What you are asked to do:
Select every line holding the word "lifts" and copy it.

Exercise material:

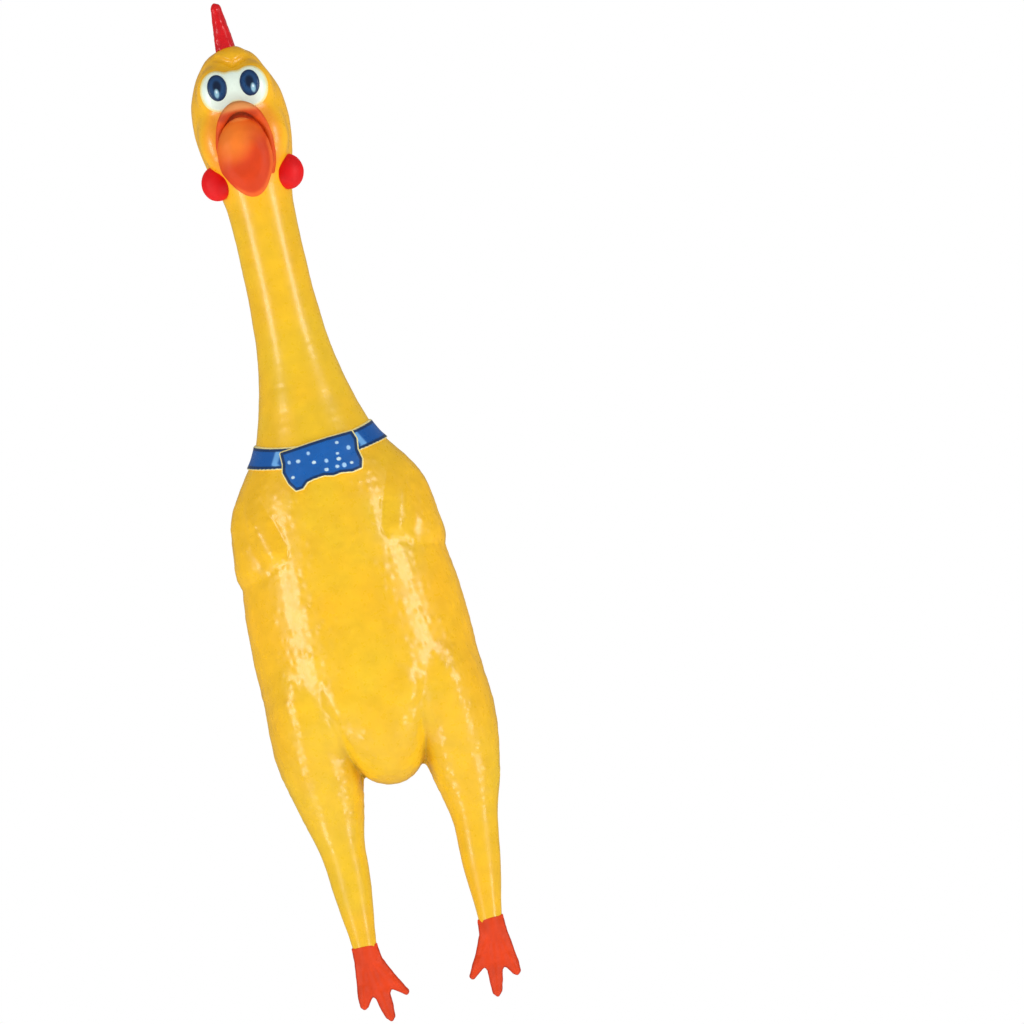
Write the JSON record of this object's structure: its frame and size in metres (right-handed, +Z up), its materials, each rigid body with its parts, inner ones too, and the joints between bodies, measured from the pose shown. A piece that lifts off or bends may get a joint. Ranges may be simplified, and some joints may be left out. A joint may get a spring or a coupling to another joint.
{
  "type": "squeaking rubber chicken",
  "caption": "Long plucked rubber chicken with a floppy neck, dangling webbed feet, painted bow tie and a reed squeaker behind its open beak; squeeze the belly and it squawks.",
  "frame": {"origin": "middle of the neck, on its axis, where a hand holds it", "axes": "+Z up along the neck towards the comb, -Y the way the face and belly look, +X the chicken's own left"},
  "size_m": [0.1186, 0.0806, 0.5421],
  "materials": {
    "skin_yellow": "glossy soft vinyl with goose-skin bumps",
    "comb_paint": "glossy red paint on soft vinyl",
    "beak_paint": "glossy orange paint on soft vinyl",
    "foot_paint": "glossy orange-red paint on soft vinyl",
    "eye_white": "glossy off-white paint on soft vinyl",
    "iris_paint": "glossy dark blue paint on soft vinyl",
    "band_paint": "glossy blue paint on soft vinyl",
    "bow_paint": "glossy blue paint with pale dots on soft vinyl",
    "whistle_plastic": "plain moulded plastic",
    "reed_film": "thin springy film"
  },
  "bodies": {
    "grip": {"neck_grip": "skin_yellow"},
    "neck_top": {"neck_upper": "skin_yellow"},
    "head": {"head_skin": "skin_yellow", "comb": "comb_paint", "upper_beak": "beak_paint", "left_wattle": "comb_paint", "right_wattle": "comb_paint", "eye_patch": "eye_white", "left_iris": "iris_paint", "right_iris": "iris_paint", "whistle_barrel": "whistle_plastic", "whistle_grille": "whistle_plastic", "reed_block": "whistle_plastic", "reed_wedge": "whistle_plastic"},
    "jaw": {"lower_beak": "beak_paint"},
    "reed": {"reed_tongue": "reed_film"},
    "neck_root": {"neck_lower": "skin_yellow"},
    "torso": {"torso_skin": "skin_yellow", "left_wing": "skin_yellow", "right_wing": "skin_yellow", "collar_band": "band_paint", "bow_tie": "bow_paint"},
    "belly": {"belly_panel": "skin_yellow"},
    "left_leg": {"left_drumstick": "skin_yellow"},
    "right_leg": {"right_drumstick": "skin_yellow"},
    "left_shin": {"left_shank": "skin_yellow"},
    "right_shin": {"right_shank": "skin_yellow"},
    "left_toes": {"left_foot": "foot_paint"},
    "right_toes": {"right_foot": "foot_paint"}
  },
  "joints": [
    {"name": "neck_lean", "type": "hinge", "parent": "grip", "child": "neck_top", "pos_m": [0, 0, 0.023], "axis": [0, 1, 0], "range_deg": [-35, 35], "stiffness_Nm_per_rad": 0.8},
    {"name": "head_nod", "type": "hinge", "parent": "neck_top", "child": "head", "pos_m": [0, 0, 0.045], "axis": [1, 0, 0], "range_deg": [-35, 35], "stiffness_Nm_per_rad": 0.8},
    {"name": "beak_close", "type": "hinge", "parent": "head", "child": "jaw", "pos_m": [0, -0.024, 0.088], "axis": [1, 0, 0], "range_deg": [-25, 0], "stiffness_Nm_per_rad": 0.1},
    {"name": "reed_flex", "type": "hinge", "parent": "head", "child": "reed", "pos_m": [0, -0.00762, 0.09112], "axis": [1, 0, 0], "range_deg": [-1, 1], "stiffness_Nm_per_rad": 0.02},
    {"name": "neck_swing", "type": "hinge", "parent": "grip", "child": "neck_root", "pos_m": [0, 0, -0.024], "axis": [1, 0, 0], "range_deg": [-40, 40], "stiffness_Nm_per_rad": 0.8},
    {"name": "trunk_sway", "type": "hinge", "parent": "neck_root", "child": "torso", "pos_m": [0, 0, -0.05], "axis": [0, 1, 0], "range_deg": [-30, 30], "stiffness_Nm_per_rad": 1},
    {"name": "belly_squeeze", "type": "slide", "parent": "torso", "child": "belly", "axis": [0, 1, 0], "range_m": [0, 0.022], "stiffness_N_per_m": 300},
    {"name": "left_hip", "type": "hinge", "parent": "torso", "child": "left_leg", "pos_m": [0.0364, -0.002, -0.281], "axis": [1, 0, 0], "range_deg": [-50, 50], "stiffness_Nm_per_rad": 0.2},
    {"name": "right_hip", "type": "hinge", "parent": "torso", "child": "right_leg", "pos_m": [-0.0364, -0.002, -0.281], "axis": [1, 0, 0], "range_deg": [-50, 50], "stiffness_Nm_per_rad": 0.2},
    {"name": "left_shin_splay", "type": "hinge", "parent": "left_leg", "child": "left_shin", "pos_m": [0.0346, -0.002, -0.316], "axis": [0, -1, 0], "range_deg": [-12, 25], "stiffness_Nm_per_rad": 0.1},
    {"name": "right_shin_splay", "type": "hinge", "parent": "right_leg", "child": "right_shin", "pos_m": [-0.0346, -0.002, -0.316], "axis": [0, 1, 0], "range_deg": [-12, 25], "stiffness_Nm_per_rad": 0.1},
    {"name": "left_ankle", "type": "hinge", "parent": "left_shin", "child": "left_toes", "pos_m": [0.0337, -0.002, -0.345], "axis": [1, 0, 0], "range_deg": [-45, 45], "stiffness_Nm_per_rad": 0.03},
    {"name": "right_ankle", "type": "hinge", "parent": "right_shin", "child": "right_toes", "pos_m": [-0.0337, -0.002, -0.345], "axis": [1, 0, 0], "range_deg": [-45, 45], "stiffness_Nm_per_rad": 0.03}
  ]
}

...

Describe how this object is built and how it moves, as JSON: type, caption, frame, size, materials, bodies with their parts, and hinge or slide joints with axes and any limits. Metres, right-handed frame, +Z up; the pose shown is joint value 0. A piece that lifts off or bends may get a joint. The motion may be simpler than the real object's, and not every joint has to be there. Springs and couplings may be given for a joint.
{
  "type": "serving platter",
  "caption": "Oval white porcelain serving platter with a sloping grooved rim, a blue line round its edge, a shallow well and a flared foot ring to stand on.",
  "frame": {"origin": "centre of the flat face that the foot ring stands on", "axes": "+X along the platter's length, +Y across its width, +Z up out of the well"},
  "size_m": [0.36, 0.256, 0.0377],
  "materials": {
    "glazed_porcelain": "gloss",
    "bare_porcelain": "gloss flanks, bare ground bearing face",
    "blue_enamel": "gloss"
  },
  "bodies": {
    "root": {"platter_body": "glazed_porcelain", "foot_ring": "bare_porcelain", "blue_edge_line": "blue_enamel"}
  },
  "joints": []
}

The response:
Write the JSON record of this object's structure: its frame and size in metres (right-handed, +Z up), its materials, each rigid body with its parts, inner ones too, and the joints between bodies, measured from the pose shown. A piece that lifts off or bends may get a joint. Ranges may be simplified, and some joints may be left out. A joint may get a spring or a coupling to another joint.
Describe how this object is built and how it moves, as JSON: type, caption, frame, size, materials, bodies with their parts, and hinge or slide joints with axes and any limits. Metres, right-handed frame, +Z up; the pose shown is joint value 0. A piece that lifts off or bends may get a joint. The motion may be simpler than the real object's, and not every joint has to be there. Springs and couplings may be given for a joint.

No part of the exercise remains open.